Task goal: Extract the full set of records that follows, word for word.
** Begin Given information **
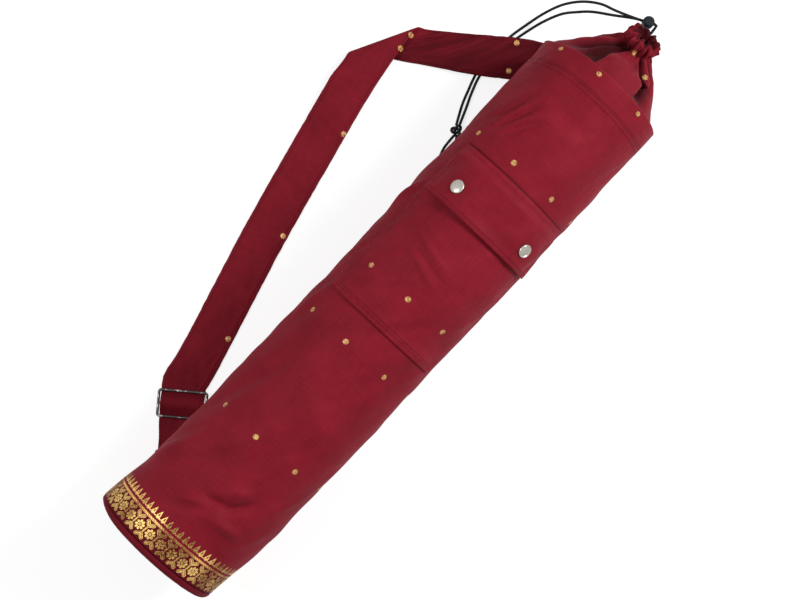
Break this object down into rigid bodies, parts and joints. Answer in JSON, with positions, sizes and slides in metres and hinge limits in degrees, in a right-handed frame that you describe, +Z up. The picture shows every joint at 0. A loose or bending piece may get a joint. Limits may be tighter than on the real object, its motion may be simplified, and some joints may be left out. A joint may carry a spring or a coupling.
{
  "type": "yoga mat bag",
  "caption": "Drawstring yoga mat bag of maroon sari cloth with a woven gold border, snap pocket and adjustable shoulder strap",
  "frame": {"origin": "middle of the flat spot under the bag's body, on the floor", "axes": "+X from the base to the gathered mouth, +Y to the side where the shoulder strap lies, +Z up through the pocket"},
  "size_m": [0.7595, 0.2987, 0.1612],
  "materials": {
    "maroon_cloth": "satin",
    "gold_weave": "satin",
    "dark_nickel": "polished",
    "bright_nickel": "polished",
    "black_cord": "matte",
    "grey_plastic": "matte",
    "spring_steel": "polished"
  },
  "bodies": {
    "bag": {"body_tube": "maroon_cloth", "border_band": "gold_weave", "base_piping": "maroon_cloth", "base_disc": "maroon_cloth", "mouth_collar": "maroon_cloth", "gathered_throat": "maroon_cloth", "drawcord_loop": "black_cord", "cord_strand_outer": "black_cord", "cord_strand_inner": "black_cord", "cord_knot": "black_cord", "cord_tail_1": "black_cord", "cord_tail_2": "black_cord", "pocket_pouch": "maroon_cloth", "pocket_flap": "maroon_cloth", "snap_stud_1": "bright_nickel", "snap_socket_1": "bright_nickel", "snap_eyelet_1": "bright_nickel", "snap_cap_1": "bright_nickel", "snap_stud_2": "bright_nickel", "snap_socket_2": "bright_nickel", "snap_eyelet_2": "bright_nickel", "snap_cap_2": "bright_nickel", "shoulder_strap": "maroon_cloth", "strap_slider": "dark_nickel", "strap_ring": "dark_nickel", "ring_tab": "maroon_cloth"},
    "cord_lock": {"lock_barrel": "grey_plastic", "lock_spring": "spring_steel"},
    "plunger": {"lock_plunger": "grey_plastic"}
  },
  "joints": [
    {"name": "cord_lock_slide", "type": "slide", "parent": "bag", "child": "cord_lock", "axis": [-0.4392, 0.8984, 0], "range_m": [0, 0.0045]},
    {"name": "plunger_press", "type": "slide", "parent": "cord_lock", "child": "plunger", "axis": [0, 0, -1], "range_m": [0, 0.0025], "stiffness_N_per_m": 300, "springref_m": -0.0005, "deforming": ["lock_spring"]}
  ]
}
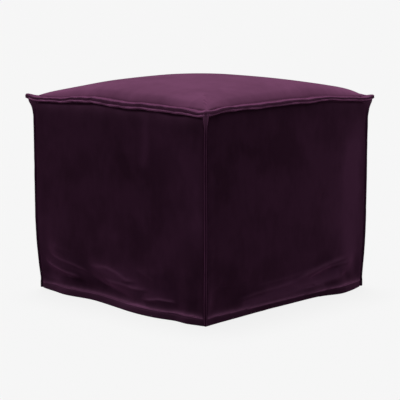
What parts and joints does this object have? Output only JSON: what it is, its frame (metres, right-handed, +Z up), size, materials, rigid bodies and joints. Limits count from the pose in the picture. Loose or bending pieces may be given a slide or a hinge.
** End Given information **
Final result:
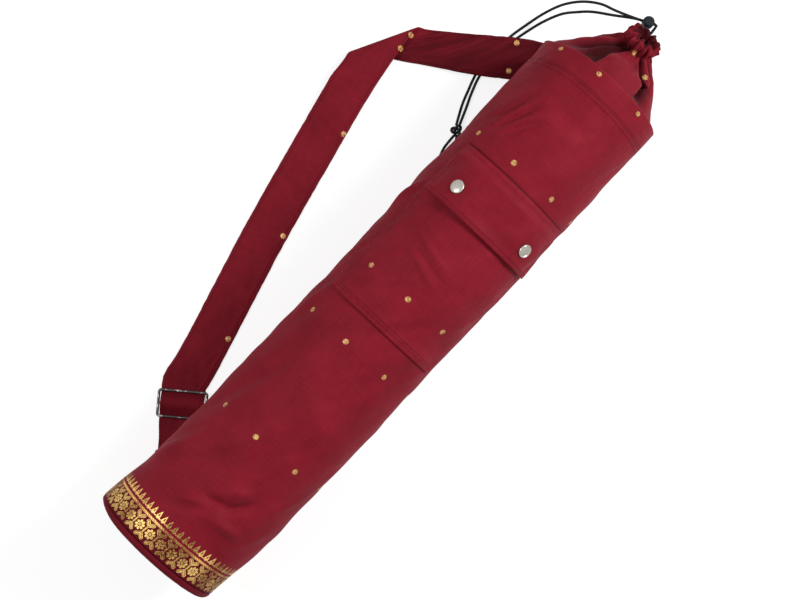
Break this object down into rigid bodies, parts and joints. Answer in JSON, with positions, sizes and slides in metres and hinge limits in degrees, in a right-handed frame that you describe, +Z up. The picture shows every joint at 0. A loose or bending piece may get a joint. Limits may be tighter than on the real object, its motion may be simplified, and some joints may be left out. A joint may carry a spring or a coupling.
{
  "type": "yoga mat bag",
  "caption": "Drawstring yoga mat bag of maroon sari cloth with a woven gold border, snap pocket and adjustable shoulder strap",
  "frame": {"origin": "middle of the flat spot under the bag's body, on the floor", "axes": "+X from the base to the gathered mouth, +Y to the side where the shoulder strap lies, +Z up through the pocket"},
  "size_m": [0.7595, 0.2987, 0.1612],
  "materials": {
    "maroon_cloth": "satin",
    "gold_weave": "satin",
    "dark_nickel": "polished",
    "bright_nickel": "polished",
    "black_cord": "matte",
    "grey_plastic": "matte",
    "spring_steel": "polished"
  },
  "bodies": {
    "bag": {"body_tube": "maroon_cloth", "border_band": "gold_weave", "base_piping": "maroon_cloth", "base_disc": "maroon_cloth", "mouth_collar": "maroon_cloth", "gathered_throat": "maroon_cloth", "drawcord_loop": "black_cord", "cord_strand_outer": "black_cord", "cord_strand_inner": "black_cord", "cord_knot": "black_cord", "cord_tail_1": "black_cord", "cord_tail_2": "black_cord", "pocket_pouch": "maroon_cloth", "pocket_flap": "maroon_cloth", "snap_stud_1": "bright_nickel", "snap_socket_1": "bright_nickel", "snap_eyelet_1": "bright_nickel", "snap_cap_1": "bright_nickel", "snap_stud_2": "bright_nickel", "snap_socket_2": "bright_nickel", "snap_eyelet_2": "bright_nickel", "snap_cap_2": "bright_nickel", "shoulder_strap": "maroon_cloth", "strap_slider": "dark_nickel", "strap_ring": "dark_nickel", "ring_tab": "maroon_cloth"},
    "cord_lock": {"lock_barrel": "grey_plastic", "lock_spring": "spring_steel"},
    "plunger": {"lock_plunger": "grey_plastic"}
  },
  "joints": [
    {"name": "cord_lock_slide", "type": "slide", "parent": "bag", "child": "cord_lock", "axis": [-0.4392, 0.8984, 0], "range_m": [0, 0.0045]},
    {"name": "plunger_press", "type": "slide", "parent": "cord_lock", "child": "plunger", "axis": [0, 0, -1], "range_m": [0, 0.0025], "stiffness_N_per_m": 300, "springref_m": -0.0005, "deforming": ["lock_spring"]}
  ]
}
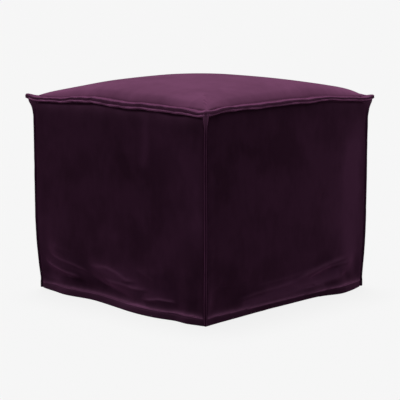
What parts and joints does this object have? Output only JSON: what it is, its frame (metres, right-handed, +Z up), size, materials, rigid bodies and joints. Limits count from the pose in the picture. Loose or bending pieces may be given a slide or a hinge.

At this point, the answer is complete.